どこかへ向かう者たち

スーツケースを引っ張るサラリーマン。
修学旅行でやってきた中学生。
外国からの観光旅行者。
大きなバックパックを背負った若者。
東京見学にやってきたおばちゃんたち。
駅に横付された車から降り、新幹線に乗る芸能人。
ディズニーランド帰りで大きな袋を抱え、ぐったりとした少女達。
孫に会いにきたのか、うろちょろしながら歩くおじいさんとおばあさん。

彼ら、彼女らは東京駅で見かける人々だ。

最近は東京駅の周りにいることが多い。
特に東京駅の八重洲側(丸の内と反対側)。
そこで日々見かける光景だ。

東京駅からは東北、長野、名古屋や大阪方面の新幹線が出ているだけでなく、北海道から九州まで日本各地への高速バスの発着の場でもある。様々な場所を目指す人々が、日々入れ替わりやってきては、目的地に旅立って行く。

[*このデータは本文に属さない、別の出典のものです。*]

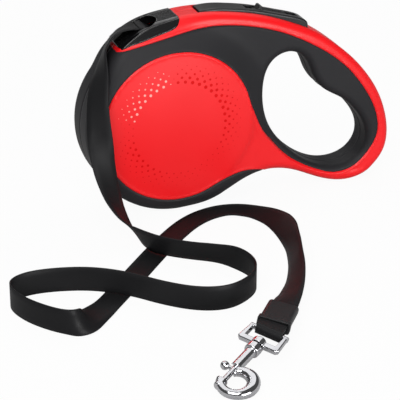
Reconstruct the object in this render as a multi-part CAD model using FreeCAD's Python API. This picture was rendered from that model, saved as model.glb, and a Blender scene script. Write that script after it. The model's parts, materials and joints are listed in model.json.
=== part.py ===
"""Retractable tape leash: drum casing with hand grip, sprung reel, brake, tape and swivel snap hook.

Millimetres.  +X runs from the tape mouth towards the hand grip, +Z is up, Y is the casing's
thickness.  The origin is under the middle of the casing, on the surface that it stands on.
The casing's outlines are written from the drum's centre, and moved to the row frame at export.
"""
import FreeCAD
import Part
import math
import os

V = FreeCAD.Vector

# ---- casing -------------------------------------------------------------------------------
drum_radius = 56.5          # the round front of the casing
drum_half = 19.0            # half thickness at the rim of the side disc
disc_radius = 47.6          # the domed red disc on each side
disc_rise = 2.2             # how far the disc's middle stands above its rim
shoulder_radius = 8.0       # rounding between the rim of the disc and the tread
spine_half = 12.0           # half thickness of the spine and the hand grip
spine_round = 5.0           # rounding along the spine and the hand grip
hole_round = 3.4            # rounding round the finger opening
cone_radius = 63.0          # where the slope from the disc reaches the spine's thickness
side_step = 0.4             # the thick drum stands this far inside the spine's side view
tail_x = 145.2              # the rear of the hand grip, from the drum's centre
wall = 3.0                  # casing wall
skin = 1.6                  # depth of the soft black overmould
chin_angle = 145.0          # the round front ends here, above the front
foot_angle = -86.0          # and here, under the drum

# ---- reel ---------------------------------------------------------------------------------
tape_width = 15.0
tape_thick = 1.0
lead_gap = 0.35             # between the wound tape's lead and the free tape, at the mouth
reel_gap = 0.5              # between the wound tape and a flange
flange_thick = 1.6
flange_radius = 49.6
ratchet_radius = 51.0
ratchet_depth = 2.3
ratchet_teeth = 24
ratchet_start = 13.0        # the first gap, in degrees, lies so that the tooth drops into a gap
hub_radius = 20.0
hub_wall = 1.6
coil_radius = 42.0          # wound tape, with the free stretch pulled out
spindle_radius = 4.0
run_gap = 0.05              # radial gap of a part that turns on a shaft
bush_radius = 6.0
spring_strip = 0.5
spring_turns = 7
spring_width = 11.0
cap_y = -8.1                # the inner face of the spring's cap

# ---- mouth --------------------------------------------------------------------------------
mouth_x, mouth_z = -13.6, 61.5
mouth_half_width = 8.8
mouth_half_height = 6.2
mouth_tilt = 41.0           # the passage climbs forwards at this angle
roller_x, roller_z = -17.5, 57.9
roller_radius = 2.4
roller_half = 8.6
roller_pin_radius = 1.0

# ---- brake --------------------------------------------------------------------------------
button_half = 6.5
button_gap = 0.3
well_x = 16.5               # the front of the opening, clear of the button as it tips forward
pivot_x, pivot_z = 83.0, 48.0
pivot_radius = 1.5
knuckle_radius = 3.2
slot_half = 3.6
slot_start = (48.0, 63.3)
slot_end = (83.0, 53.2)
slider_thick = 1.5
slider_gap = 0.15
lock_travel = 6.0
lock_foot = 14.0            # where the lock's foot stands along the slot
lock_foot_long = 3.0
pin_end = 10.3              # the brake pins' half length
shelf_top = 54.0            # the brake spring stands on this
brake_spring_x, brake_spring_y = 34.0, -2.6
brake_spring_radius = 2.2
brake_spring_top = 64.1     # under the button
brake_wire = 0.35

# ---- screws -------------------------------------------------------------------------------
screw_places = [(-33.5, 46.6), (51.0, 33.0), (46.0, -35.5), (105.0, -50.8), (137.2, -24.0)]
screw_radius = 1.25
screw_head_radius = 2.7
screw_gap = 0.2
screw_head_y = 7.0          # the heads' undersides
screw_head_thick = 1.8
screw_depth = 8.5

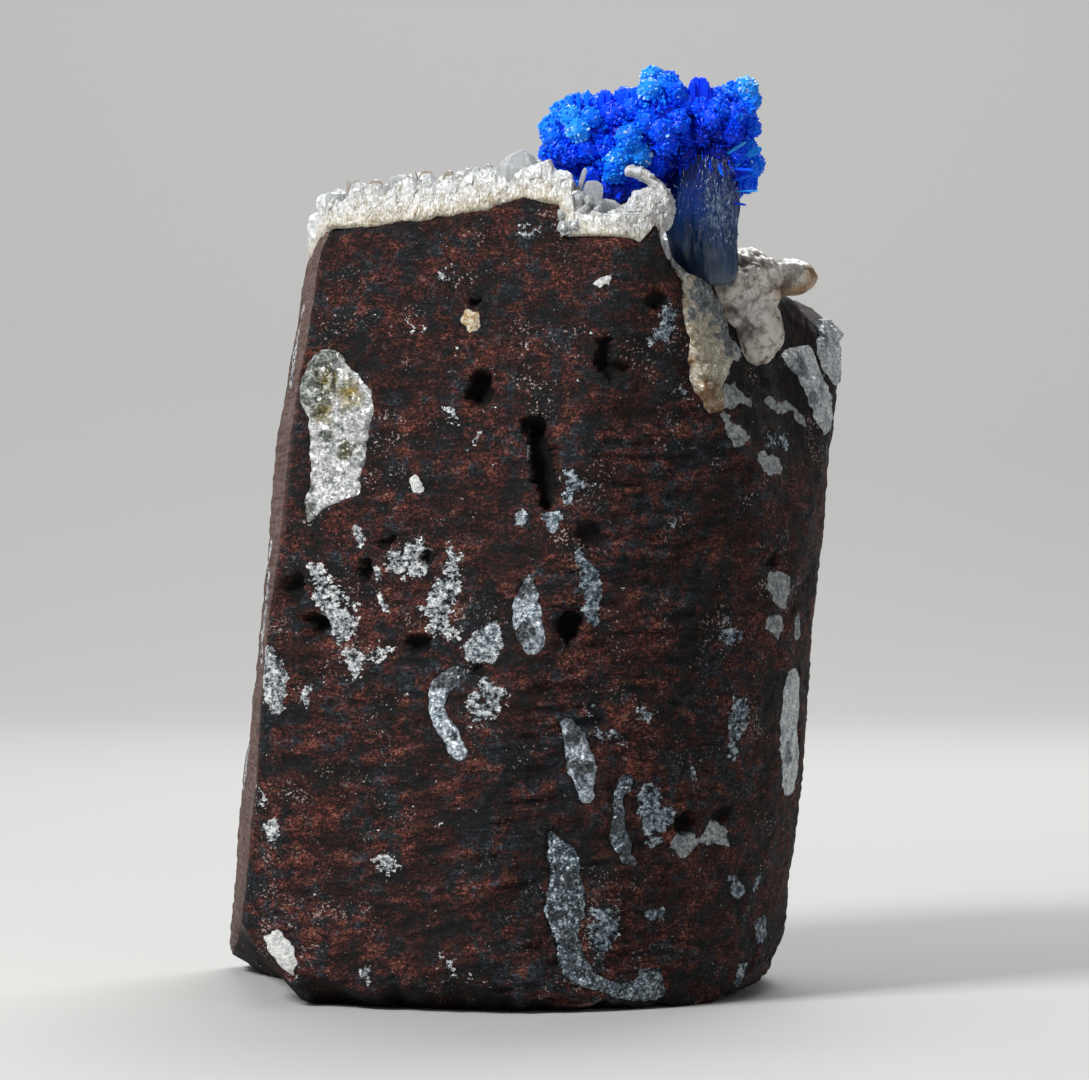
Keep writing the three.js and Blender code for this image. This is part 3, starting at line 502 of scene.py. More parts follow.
slate = graded(basalt, [(0.42, "#020304"), (0.475, "#0a0e11"), (0.525, "#192026"), (0.58, "#333c45"),
                        (0.67, "#6b757e")], (shade, 1))
gloom = graded(basalt, [(0.4, "#948c8a"), (0.56, "#ffffff")], (stretched_noise(basalt, place, 5, 3.4), 1))
rock = coats(basalt, red, (slate_share, slate), (1.0, gloom, "MULTIPLY"))
# The sawn side is smoother and browner, with faint level marks of the blade; its paler tone is painted light
# from the left, which that side faces.
blade_marks = stretched_noise(basalt, place, 14, 0.35, 3.0, 0.7)
sawn_brown = graded(basalt, [(0.42, "#6a534d"), (0.6, "#9a8078")], (blade_marks, 1))
sawn_rock = coats(basalt, rock, (0.5, sawn_brown))
specks = stretched_noise(basalt, place, 0.3, 0.26, 2.0)
speck_region = stretched_noise(basalt, place, 5, 4, 2.0)
feldspar_share = graded(basalt, rising(0.745, 0.785), (specks, 0.7), (speck_region, 0.5))
rock = coats(basalt, rock, ("sawn", sawn_rock), ("fresh", "#86736d", "MULTIPLY"), (feldspar_share, "#a28f88"))

# Zeolite in the skin: sugary grains, whiter to the left and blue-grey, clearer to the right; the
# lace is the same in scattered grains with dark rock between them.
sugar = stretched_noise(basalt, place, 0.5, 0.4, 3.0, 0.8)
knots = stretched_noise(basalt, place, 1.1, 0.9, 3.0, 0.7)
lace_depth = node(basalt, "MapRange", {}, {"Value": "lace", "From Min": -0.6, "From Max": 0.7}).outputs[0]
cover = {"lace": graded(basalt, rising(0.645, 0.672), (lace_depth, 0.2), (knots, 0.55), (sugar, 0.45))}
edge_noise = sum_of(basalt, (grain, 0.5), (sugar, 0.5))
for name, ragged, edge_level in (("patch", 1.6, 0.72), ("dull", 0.8, 0.36),
                                 ("white", 0.3, 0.1), ("cream", 0.3, 0.1)):
    cover[name] = graded(basalt, rising(edge_level, edge_level + 0.08), (edge_noise, ragged), (name, 1.0))
crumbs = sum_of(basalt, (sugar, 0.65), (knots, 0.35))
white = graded(basalt, [(0.41, "#24292e"), (0.47, "#6a7076"), (0.53, "#b4b8bb"), (0.6, "#f4f4f2")],
               (crumbs, 1))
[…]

本当に色々な風貌の人が様々な大きさの荷物を抱え、老若男女ありとあらゆる人がいる。酒を飲みながらバスを待つ人、漫画を読みながら待つ少年、地面に座り込む女の子、楽しそうに駅弁を物色するおばちゃん、走りながら飛び乗るサラリーマン、はじめての新幹線にドキドキする子供、何らかの覚悟を決めて旅立つ人。おそらく東京駅は旅人の多様性といった観点からは、日本一の場所だと思う。新幹線があり、在来線、特急、豪華な高速バス、格安高速バス、もちろん、タクシーも自家用車も。羽田や成田経由で飛行機に乗る人も多く行き交う。様々な交通手段だけでなく、様々な目的地、様々な時間帯、様々な価格帯の乗り物が集結している。結果として多種多様な旅立つ人が集まっては、去って行く。

目の前にいる人の旅を勝手に想像する。そんな想像はほとんどの場合ハズレているのだろうけど、自分が経験したことのない旅を擬似的に味わえる。どこかへ向かう人を見ているだけで、自分までワクワクする。このバスは富良野行きだ。一人で待っている。荷物は小さい。服はラフだ。実家が富良野にあって、帰省するのだろうか。。。若い青年が真新しいカバンを背負っている。今は夏休みの時期だ。どことなく不安げだ。初めての一人旅なんだろうか。。。などと。他人の旅を想像し、これからの旅でどんな出会いが待っているのかと思いを巡らす。すると他人の旅を旅した気分になる。自分では経験したことのないような旅をする人が、目の前にたくさん溢れている。偶然今この場で同時に居合わせた人が、数時間後には全く違うところにいる不思議。もちろん、目の前を行き交う誰かは俺の想像が全く及ばない人生を送って、全く想像もつかない旅をこれからするのだろう。でも、そんなどこかへ旅立つ人の一瞬をかいま見れただけで、楽しく想像の旅をすることができる。

台風が去った秋晴れの空の下で「どこかへ向かう者たち」を思う。